Il faut accepter les tempêtes en nous, même si ces tempêtes, pour reprendre l'image du rivage des Syrtes, ne sont in fine que les masses ironiques qui  nos illusions et de nos inspirations, de nos appétits, de nos enthousiasmes ridiculisés. Cela tombe sous le sens : il ne saurait y avoir de tempête s'il n'y a que trop peu de flot qui s'écoule et l'humidité du monde préfigure à sa possibilité.

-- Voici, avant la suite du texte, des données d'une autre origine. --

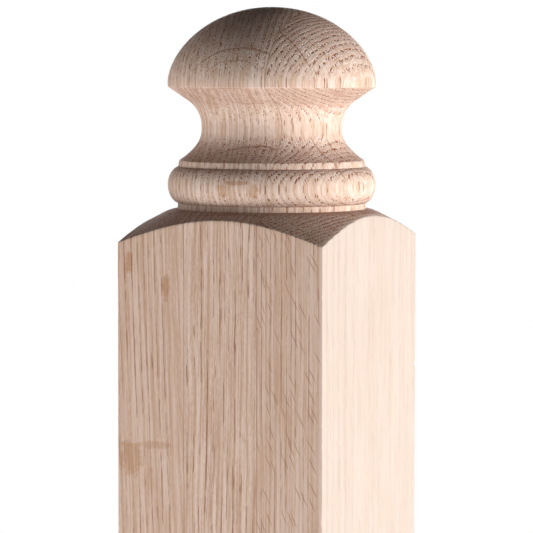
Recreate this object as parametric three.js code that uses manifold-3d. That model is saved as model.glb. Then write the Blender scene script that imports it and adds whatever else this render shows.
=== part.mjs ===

Le volcan, forge de notre âge esthétique éveille toutes les tempêtes par son panache de cendres — convoque tous les démons dans le souvenir de ses coups de marteau sur la barre, et d'ailleurs il faut voir le déchaînement de la foudre et ses arcs sublimes dans l'épaisseur de son panache d'ombres impénétrables.

 

Post-Post-Scriptum :

Jade m'ayant parlé de la scène de viol dans One Upon A Time in America, après avoir lu ce billet, je sais d'ores et déjà que je n'irai pas plus loin que les premières quatre-vingts-dix minutes de ce film. Je trouvais déjà, dans ce premier tiers, que le traitement de la sexualité des jeunes, encore enfants, était sinon maladroit, franchement criminel — je suppose que la bande originale et la sculpture glacée de la photographie me donnait des motifs pour m'accrocher et passer outre ces lourdeurs malsaines. Maintenant que je sais que ça n'est pas du tout un effet secondaire mais l'une des caractéristiques du film, regarder la suite ne m'intéresse plus. La pédophilie ou le spectacle du consentement bafoué me sont au plus haut point des abjections.